Andrew Innes, a recipient from the group ECOTAGO Charitable Trust, said that the funding would help the group do more independent research. "ECO Fund definitely helps the project happen. It’s really helped as we have our own water testing station, and some of the funding has gone to managing that, making it fit for purpose."

ECO Fund recipients and Otago Regional Council Councillors, Cr Carmen Hope, Cr Sam Neill, Cr Michael Deaker, Cr Trevor Kempton, Cr Ella Lawton, Cr Graeme Bell, Cr Bryan Scott, Chairman Stephen Woodhead.

Cr Michael Deaker and Ian Bryant Trust Chair of Te Nohoaka o Tukiauau/Sinclair Wetlands

Cr Michael Deaker with Sally Dicey and Katrina Jones from the Tomahawk Smaills Restoration Project

ORC Chief Executive Sarah Gardner, Cr Michael Deaker and Claire Concannon from the Wild Dunedin Podcast

Cr Michael Deaker and Nik Hurring from Project Kereru

Further information on January ECO Fund recipients:

Invasive weed control at Te Nohoaka o Tukiauau Sinclair Wetlands

$13,000 towards the cost to control invasive weeds (e.g. grey willow, crack willow, glyceria) which will assist with habitat restoration in Te Nohoaka o Tukiauau/Sinclair Wetlands. The Wetlands has a high degree of naturalness, a diversity of indigenous flora and fauna, and provides habitat for threatened and wetland-dependant species (mātātā/fernbird, koitareke/marsh crake, matuku-hūrepo/bittern, pūweto/spotless crake). Invasive incursions of grey and crack willows and glyceria affect biodiversity by competing with native species and disrupting the natural water movement within the wetlands. Click here to see Sinclair Wetlands website for more information.
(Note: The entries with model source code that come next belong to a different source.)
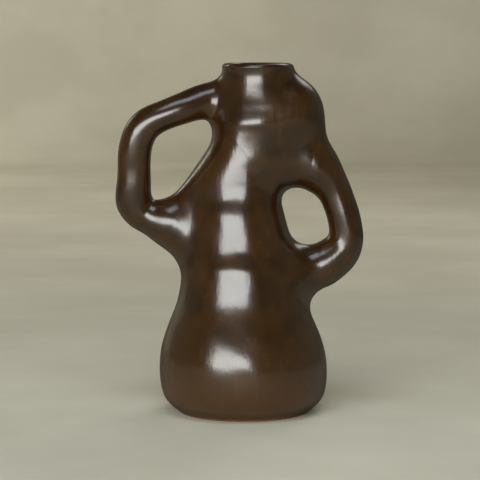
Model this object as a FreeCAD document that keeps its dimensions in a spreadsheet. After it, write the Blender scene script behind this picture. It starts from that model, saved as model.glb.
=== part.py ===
"""Stoneware flower vase, 360 mm tall, hand built in sections with two looped handles.

Frame: millimetres. The origin is the centre of the base's underside, +Z is up, the front of
the vase faces -Y, the long looped handle reaches to -X and the short one to +X.

The vase is one gourd-shaped column on a flat base, whose upper half leans a little to +X. The
column is cut level into the sections that the potter throws and joins: base disc, belly,
waist, torso, neck and lip. Each handle is a pulled coil of clay,
bent into a loop in the XZ plane and luted on at both ends with a flared collar of soft clay.
"""
import FreeCAD, Part
import os

doc = FreeCAD.newDocument("StonewareVase")

# ---------------------------------------------------------------- driving sizes
sheet = doc.addObject("Spreadsheet::Sheet", "Sizes")
DRIVING = [
    ("body_height", 360.0, "foot to lip"),
    ("foot_radius", 66.0, "edge of the flat base on the table"),
    ("belly_radius", 87.5, "widest place, low on the vase"),
    ("waist_radius", 65.0, "above the belly"),
    ("torso_radius", 42.0, "between the two handles"),
    ("shoulder_radius", 41.0, "where the handles spring"),
    ("neck_radius", 32.0, "narrowest place under the lip"),
    ("lip_radius", 36.0, "outer edge of the mouth"),
    ("top_lean", 12.5, "offset of the neck's centre to +X"),
    ("wall", 8.0, "thickness of the thrown wall"),
    ("floor_thick", 9.0, "thickness of the base disc"),
    ("left_reach", 112.5, "centre of the long handle's grip from the column's axis"),
    ("left_grip_radius", 17.0, "half the thickness of the long handle"),
    ("right_reach", 105.5, "centre of the short handle's elbow from the column's axis"),
    ("right_grip_radius", 16.5, "half the thickness of the short handle"),
    ("collar_flare", 12.0, "how far a luting collar spreads past the handle"),
]
for row, (alias, value, note) in enumerate(DRIVING, start=1):
    sheet.set("A%d" % row, alias)
    sheet.set("B%d" % row, "=%g mm" % value)
    sheet.set("C%d" % row, note)
    sheet.setAlias("B%d" % row, alias)
doc.recompute()


def size(alias):
    """The expression that reads one driving size."""
    return "Sizes." + alias


def level(share):
    """A height above the table, as a share of the body's height."""
    return "%g * Sizes.body_height" % share


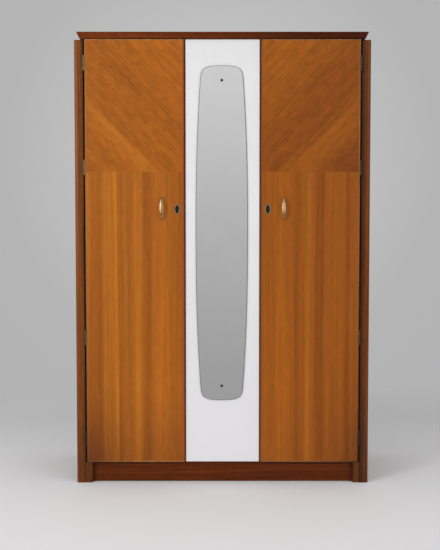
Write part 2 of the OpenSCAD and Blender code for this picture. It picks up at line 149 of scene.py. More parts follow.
def paintLightAndEdging(tree, spec, colour, spot, offMiddle):
    height = spot.outputs["Z"]
    if "edgeHighlight" in spec:  # painted highlight along the outer edge, weakest near the floor
        edgeHighlight = spec["edgeHighlight"]
        highlightStrength = addNode(tree, "ShaderNodeMapRange", links={
            "Value": height, "From Min": paintedLightAndEdging["highlightFrom"], "From Max": paintedLightAndEdging["highlightTo"],
            "To Min": edgeHighlight["strength"] * paintedLightAndEdging["weakestHighlight"], "To Max": edgeHighlight["strength"]})
        highlightMask = addNode(tree, "ShaderNodeMapRange", {"interpolation_type": "SMOOTHSTEP"}, {
            "Value": offMiddle, "From Min": edgeHighlight["edge"] - edgeHighlight["reach"] * mm,
            "From Max": edgeHighlight["edge"] - edgeHighlight["full"] * mm, "To Min": 0.0, "To Max": highlightStrength.outputs[0]})
        colour = addNode(tree, "ShaderNodeMix", {"data_type": "RGBA"}, {
            0: highlightMask.outputs[0], 6: colour, 7: linear(edgeHighlight["tone"])}).outputs[2]
    if "lowShade" in spec:  # painted shade: the wood darker low down, most along the outer edge
        lowShade = spec["lowShade"]
        outward = addNode(tree, "ShaderNodeMapRange", links={
            "Value": offMiddle, "From Min": doorOuterEdge - paintedLightAndEdging["lowShadeReach"], "From Max": doorOuterEdge})
        rising = addNode(tree, "ShaderNodeMapRange", links={
            "Value": height, "From Min": paintedLightAndEdging["lowShadeFrom"], "From Max": lowShade["height"],
            "To Min": lowShade["edge"], "To Max": 0.0})
        foot = addNode(tree, "ShaderNodeMapRange", {"interpolation_type": "SMOOTHSTEP"}, {
            "Value": height, "From Min": paintedLightAndEdging["footShadeFrom"], "From Max": paintedLightAndEdging["footShadeTo"],
            "To Min": lowShade["foot"], "To Max": 0.0})
        amount = addNode(tree, "ShaderNodeMath", {"operation": "MULTIPLY_ADD"}, {
            0: outward.outputs[0], 1: rising.outputs[0], 2: foot.outputs[0]})
        colour = addNode(tree, "ShaderNodeMix", {"data_type": "RGBA", "blend_type": "MULTIPLY"}, {
            0: amount.outputs[0], 6: colour, 7: linear(paintedLightAndEdging["lowShadeTone"])}).outputs[2]
    if "edgeStrip" in spec:  # the edging let into the face beside the middle panel
        strip = spec["edgeStrip"]
        stripEnd = doorInnerEdge + strip["width"] * mm
        edging = addNode(tree, "ShaderNodeMapRange", links={
            "Value": offMiddle, "From Min": stripEnd, "From Max": stripEnd + paintedLightAndEdging["stripBlur"],
            "To Min": strip["strength"], "To Max": 0.0})
        colour = addNode(tree, "ShaderNodeMix", {"data_type": "RGBA"}, {
            0: edging.outputs[0], 6: colour, 7: linear(strip["tone"])}).outputs[2]
    if "corner" in spec:  # painted shadow of the door on the post, beside the door
        corner = spec["corner"]
        doorShadowMask = addNode(tree, "ShaderNodeMapRange", {"interpolation_type": "SMOOTHSTEP"}, {
            "Value": offMiddle, "From Min": postInnerEdge, "From Max": postInnerEdge + corner["width"] * mm,
            "To Min": corner["strength"], "To Max": 0.0})
        colour = addNode(tree, "ShaderNodeMix", {"data_type": "RGBA", "blend_type": "MULTIPLY"}, {
            0: doorShadowMask.outputs[0], 6: colour, 7: linear(paintedLightAndEdging["cornerTone"])}).outputs[2]
    if "rightEndShade" in spec:  # painted shade: the board darker towards its right end, away from the light
        endShadeMask = addNode(tree, "ShaderNodeMapRange", links={
            "Value": spot.outputs["X"], "From Min": -paintedLightAndEdging["endShadeSpan"], "From Max": paintedLightAndEdging["endShadeSpan"],
            "To Min": 0.0, "To Max": spec["rightEndShade"]})
        colour = addNode(tree, "ShaderNodeMix", {"data_type": "RGBA", "blend_type": "MULTIPLY"}, {
            0: endShadeMask.outputs[0], 6: colour, 7: linear(paintedLightAndEdging["endShadeTone"])}).outputs[2]
    return colour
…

Monitoring Coastal Change in Otago with Marine Metre Squared

$15,656 to enable the New Zealand Marine Studies Centre to introduce Marine Metre Squared tools for schools and the wider community along coastal Otago to monitor change on their local coast over time and train schools and community groups in the use of these monitoring tools through workshops and field days. Click here to see the NZ Marine Studies Centre’s website for more information.

Save The Otago Peninsula

$7,379 towards control of a large infestation of the invasive weed banana passionfruit on the Otago Peninsula. This work will prevent seeding of banana passion fruit into 2 native forest covenants, 2 privately owned revegetation projects and an extensive area of nearby native planting. Click here for more information on Save The Otago Peninsula.

Silt fencing trial to reduce soil in waterways

$2,500 towards making sediment fences available to farmers in the Waiwera and Kaihiku catchment group to use next to cultivated land to reduce sediment runoff in high rainfall events. Their goal is to reduce sediment and therefore phosphorus getting into the Waiwera and Kaihiku streams. Ultimately improving the quality of the Waiwera and Kaihiku streams.

Skink Friendly Garden

$1,770 to restore Weston School’s Skink Friendly Garden. The garden was built in 2013 to protect their local Southern Grass skinks and McCann’s skinks. However, they have had some trouble with predators, so a new fence is needed along with more native plantings and rock piles for the skinks habitat. The school will also install traps around the garden with chew cards, so the students can learn where the predators are coming from.

Te Kākano Aotearoa Trust

$15,000 to improve on the work currently done by Te Kākano nursery staff, allowing them to run more nursery, plant watering and maintenance sessions, develop more resources for schools and respond more effectively to the increasing number interest the nursery is gaining. Click here to see their website for more information.

Wanaka Water Project

$12,500 towards the costs of a project leader for the Wanaka Water Project. The Wanaka Water Project undertakes strategic riparian planting, research on the effects of urban stormwater in partnership with the University of Otago and the development of a community-led integrated catchment management plan. Click here to see their website for more information.

Water Quality Testing Kit

$3,361 to purchase an instrument (HACH DR 900 colorimeter) to test nitrogen, phosphorus and ammonia in water. The instrument will add to the NZ Landcare Trust's water quality sampling kit, and will be used by catchment groups, individual farmers, school groups and staff from other organisations to help determine and explain water quality and stream health. Click here to see more their website for more information.

Wild Dunedin Podcast

$2,500 towards the cost of running the Wild Dunedin Podcast. The Wild Dunedin podcast helps engage and unite a largely urban population with conservation issues, helping them envisage a sustainable future for our region, in which they can play their part. Click here to have a listen to the podcast.

The ORC’s ECO Fund next funding round takes place 1-20 May 2019.